Feasibility study of using acoustic signals for online monitoring of the depth of weld in the laser welding of high-strength steels

Abstract

It is a trend to use high-strength steels in the automobile industry because of their good formability, weldability, and high strength—volume ratio. In order to achieve quality control, it is necessary to monitor the welding process online. In this paper, acoustic signals generated during the laser welding process of high-strength steel DP980 were recorded and analysed. A microphone was used to acquire the acoustic signals. A spectral subtraction method was used to reduce the noise in the acoustic signals, and a Welch—Bartlett power spectrum density estimation method was used to analyse the frequency characteristics of the acoustic signals. The results indicate that good welds with full penetration (FP) could be clearly distinguished from bad welds with partial penetration (PP). An algorithm based on the different sound pressures between FP and PP was developed to identify the penetration state in the time domain. Another algorithm based on the different frequency characteristics from 500 to 1500 Hz between FP and PP was also developed to differentiate the penetration state.
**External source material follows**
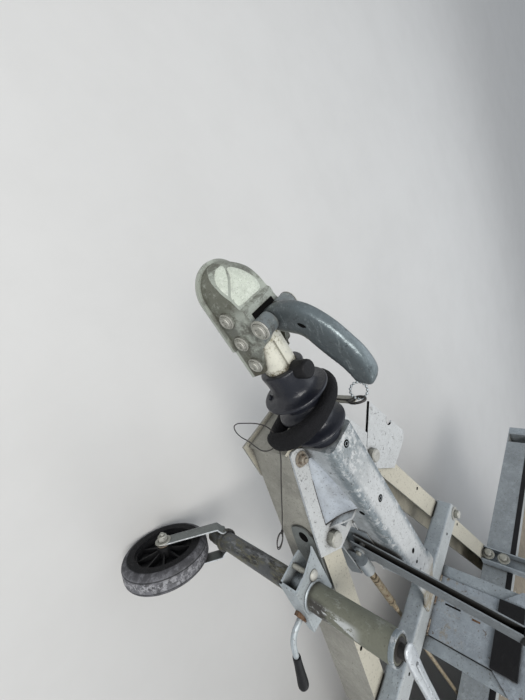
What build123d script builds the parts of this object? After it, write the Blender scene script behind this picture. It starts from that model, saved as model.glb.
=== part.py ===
"""A braked flatbed car trailer with a V drawbar, standing on its jockey wheel.

Millimetres. +X is the trailer's left, +Y runs from the coupling to the tail, +Z is up, and the wheels
stand on z = 0. While the pieces are drawn, y counts from the centre of the tow ball. save() then moves
them so that y = 0 is the middle of the whole length.
"""
import os
from math import cos, radians, sin, sqrt, tan

from build123d import *

os.makedirs("parts", exist_ok=True)

# Heights of the drawtube, the drawbar and the bed
TUBE_Z = 489
BEAM_TOP = 460
BEAM_H = 100
BED_H = 88

# Coupling head: profiles are (y, z) from the ball's centre line
HEAD_R = 42.5
HEAD_TAPER = 9
HEAD_DROP = 24
HEAD_REAR = 139
HEAD_FRONT = ((-34, 484), (-14, 502), (8, 515), (24, 520), (28, 526), (38, 526))
HEAD_BACK = ((72, 540), (96, 512), (130, 493))
RIM_OUT = 4.5
RIM_H = 6
RIM_REAR = 84
BALL_D = 50
BALL_CLEAR = 0.4
BALL_RISE = 12
SIDE_BOLTS_Y = (33, 74, 115)
SIDE_BOLT_D = 12
SIDE_BOSS = (12, 40)
BOLT_HEAD = (10, 5)
TUBE_ROOM = 2
HANDLE_PIVOT = (58, 540)
HANDLE_PIN_D = 12
HANDLE_BOSS = (15, 36)
HANDLE_PIN_HEAD = 12
HANDLE_EYE_R = 18
HANDLE_W = 26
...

The results show that these two algorithms can effectively distinguish FP from PP. In addition, the mechanisms of the different characteristics of the acoustic signal generated from different penetration depths and modes were also analysed and discussed. This study shows that it is feasible to use acoustic signals to achieve online monitoring of the penetration states during the laser welding of high-strength steel DP980 in a noisy environment by applying proper digital signal processing methods. The acquired acoustic signal could be used as a feedback signal to control the depth of weld penetration in the laser welding process.